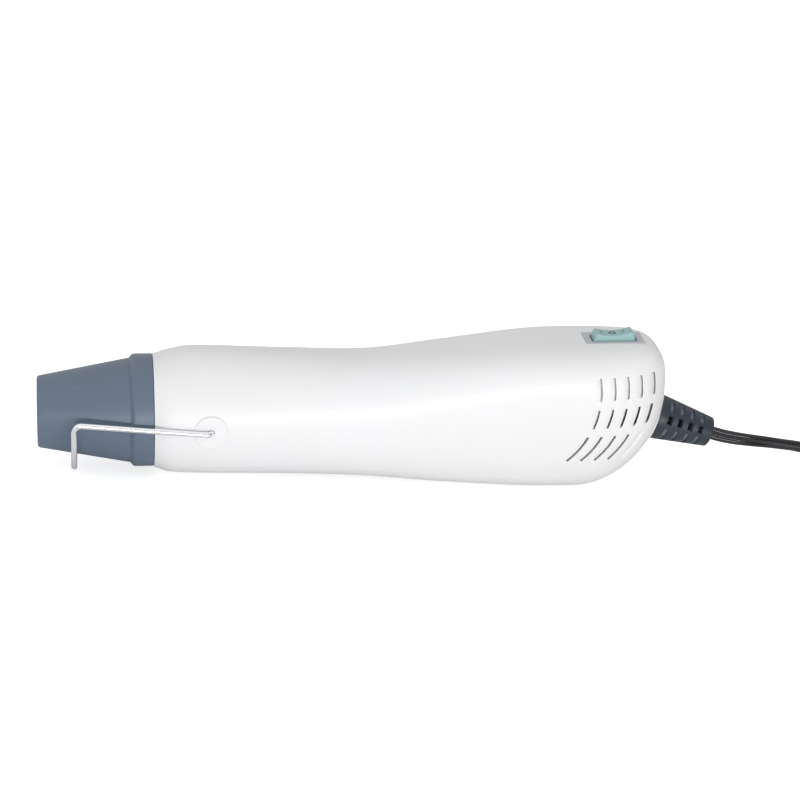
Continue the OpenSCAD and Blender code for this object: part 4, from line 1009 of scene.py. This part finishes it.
def make_nozzle():
    """Cone and collar, each a profile turned round the fan's axis."""
    back, lip = CONE_LEN + OVERLAP, LIP_R + LIP_T
    cone = rounded([(LIP_R, 0), (OUTLET_R, 0), (CONE_R, CONE_LEN), (CONE_R, back), (CONE_R - SHEET, back),
                    (CONE_R - SHEET, CONE_LEN), (lip + 0.2, 1.2), (lip, 1.2), (lip, LIP_LEN),
                    (LIP_R, LIP_LEN)],
                   (0.35, 1.25, 0, 0, 0, 0, 0, 0, 0.1, 0.2), 7)
    start, inner = CONE_LEN + 0.2, CONE_R + 0.08
    neck, end, step = BODY_X + 4.6, BODY_X + 6.4, back + 0.3
    collar = rounded([(inner, start), (COLLAR_R - COLLAR_EDGE, start), (COLLAR_R, start + COLLAR_EDGE),
                      (COLLAR_R, BODY_X), (NECK_R, BODY_X), (NECK_R, neck), (CONE_R, neck), (CONE_R, end),
                      (COLLAR_BORE, end), (COLLAR_BORE, step), (inner, step)],
                     (0.08, 0.3, 1.2, 0.3, 0, 0, 0.2, 0.2, 0, 0, 0), 7)
    for node, profile in (("nozzle_cone", cone), ("nozzle_collar", collar)):
        shape = turn(profile, (0, 0, 0), (1, 0, 0), (0, 0, 1), 160)
        new_solid(node + "_skin", [shape], "housing", "nozzle_slate", [node])


make_nozzle()

# Wire stand, with its bends from an end to the middle, and a direction that it never runs along
STAND_X, STAND_HALF, STAND_DROP, STAND_RISE = PIVOT_X - 53, 22.9, 18.9, 3.1
STAND_END_Y, ARM_Y = 23.5, PAD_Y + WIRE_R + 0.95
STAND_BENDS, STAND_UP = (2.2, 3.0, 14.0), (0.31, 0.11, 0.94)


def make_stand():
    """From an end in its pad along the arm, down and across in front of the barrel, and back."""
    corners = [(PIVOT_X, -STAND_END_Y, 0), (PIVOT_X, -ARM_Y, 0), (STAND_X, -STAND_HALF, STAND_RISE),
               (STAND_X, -STAND_HALF, -STAND_DROP), (STAND_X, STAND_HALF, -STAND_DROP),
               (STAND_X, STAND_HALF, STAND_RISE), (PIVOT_X, ARM_Y, 0), (PIVOT_X, STAND_END_Y, 0)]
    line = filled(bent_line(corners, STAND_BENDS + STAND_BENDS[::-1], 0.5))
    wire = carried(line, circle(WIRE_R, 28), STAND_UP)
    new_solid("stand_wire", [wire], "stand", "wire_steel", ["wire_stand"], smooth=60)


make_stand()


# Switch, with how far the rocker's hollow top rises to its ends, and how much more to the back
HOLLOW, HOLLOW_BACK = 1.4, 0.3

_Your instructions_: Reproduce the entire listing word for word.

_Output of the exercise_:
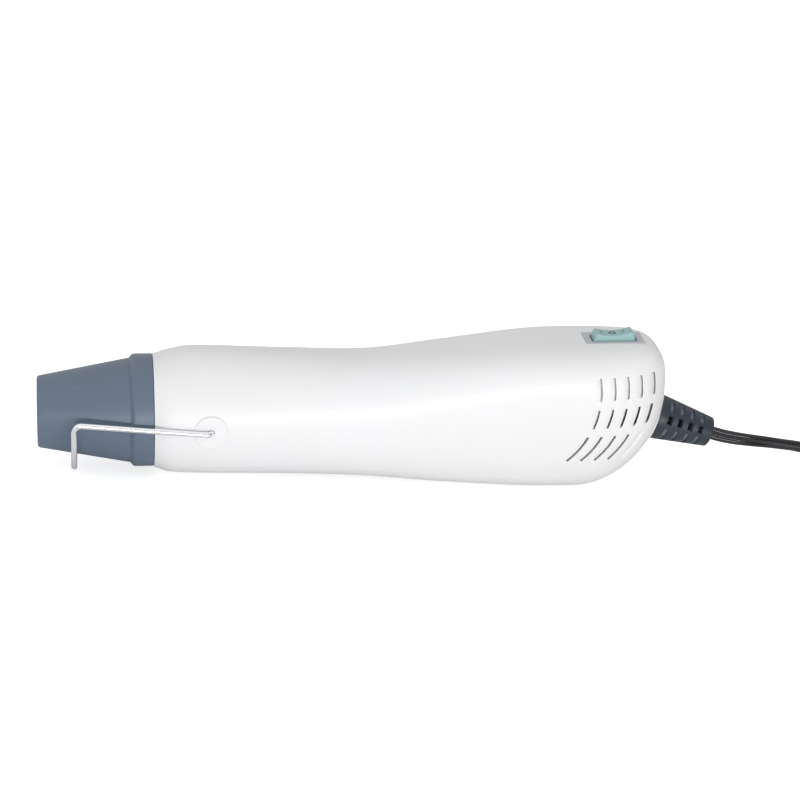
Continue the OpenSCAD and Blender code for this object: part 4, from line 1009 of scene.py. This part finishes it.
def make_nozzle():
    """Cone and collar, each a profile turned round the fan's axis."""
    back, lip = CONE_LEN + OVERLAP, LIP_R + LIP_T
    cone = rounded([(LIP_R, 0), (OUTLET_R, 0), (CONE_R, CONE_LEN), (CONE_R, back), (CONE_R - SHEET, back),
                    (CONE_R - SHEET, CONE_LEN), (lip + 0.2, 1.2), (lip, 1.2), (lip, LIP_LEN),
                    (LIP_R, LIP_LEN)],
                   (0.35, 1.25, 0, 0, 0, 0, 0, 0, 0.1, 0.2), 7)
    start, inner = CONE_LEN + 0.2, CONE_R + 0.08
    neck, end, step = BODY_X + 4.6, BODY_X + 6.4, back + 0.3
    collar = rounded([(inner, start), (COLLAR_R - COLLAR_EDGE, start), (COLLAR_R, start + COLLAR_EDGE),
                      (COLLAR_R, BODY_X), (NECK_R, BODY_X), (NECK_R, neck), (CONE_R, neck), (CONE_R, end),
                      (COLLAR_BORE, end), (COLLAR_BORE, step), (inner, step)],
                     (0.08, 0.3, 1.2, 0.3, 0, 0, 0.2, 0.2, 0, 0, 0), 7)
    for node, profile in (("nozzle_cone", cone), ("nozzle_collar", collar)):
        shape = turn(profile, (0, 0, 0), (1, 0, 0), (0, 0, 1), 160)
        new_solid(node + "_skin", [shape], "housing", "nozzle_slate", [node])


make_nozzle()

# Wire stand, with its bends from an end to the middle, and a direction that it never runs along
STAND_X, STAND_HALF, STAND_DROP, STAND_RISE = PIVOT_X - 53, 22.9, 18.9, 3.1
STAND_END_Y, ARM_Y = 23.5, PAD_Y + WIRE_R + 0.95
STAND_BENDS, STAND_UP = (2.2, 3.0, 14.0), (0.31, 0.11, 0.94)


def make_stand():
    """From an end in its pad along the arm, down and across in front of the barrel, and back."""
    corners = [(PIVOT_X, -STAND_END_Y, 0), (PIVOT_X, -ARM_Y, 0), (STAND_X, -STAND_HALF, STAND_RISE),
               (STAND_X, -STAND_HALF, -STAND_DROP), (STAND_X, STAND_HALF, -STAND_DROP),
               (STAND_X, STAND_HALF, STAND_RISE), (PIVOT_X, ARM_Y, 0), (PIVOT_X, STAND_END_Y, 0)]
    line = filled(bent_line(corners, STAND_BENDS + STAND_BENDS[::-1], 0.5))
    wire = carried(line, circle(WIRE_R, 28), STAND_UP)
    new_solid("stand_wire", [wire], "stand", "wire_steel", ["wire_stand"], smooth=60)


make_stand()


# Switch, with how far the rocker's hollow top rises to its ends, and how much more to the back
HOLLOW, HOLLOW_BACK = 1.4, 0.3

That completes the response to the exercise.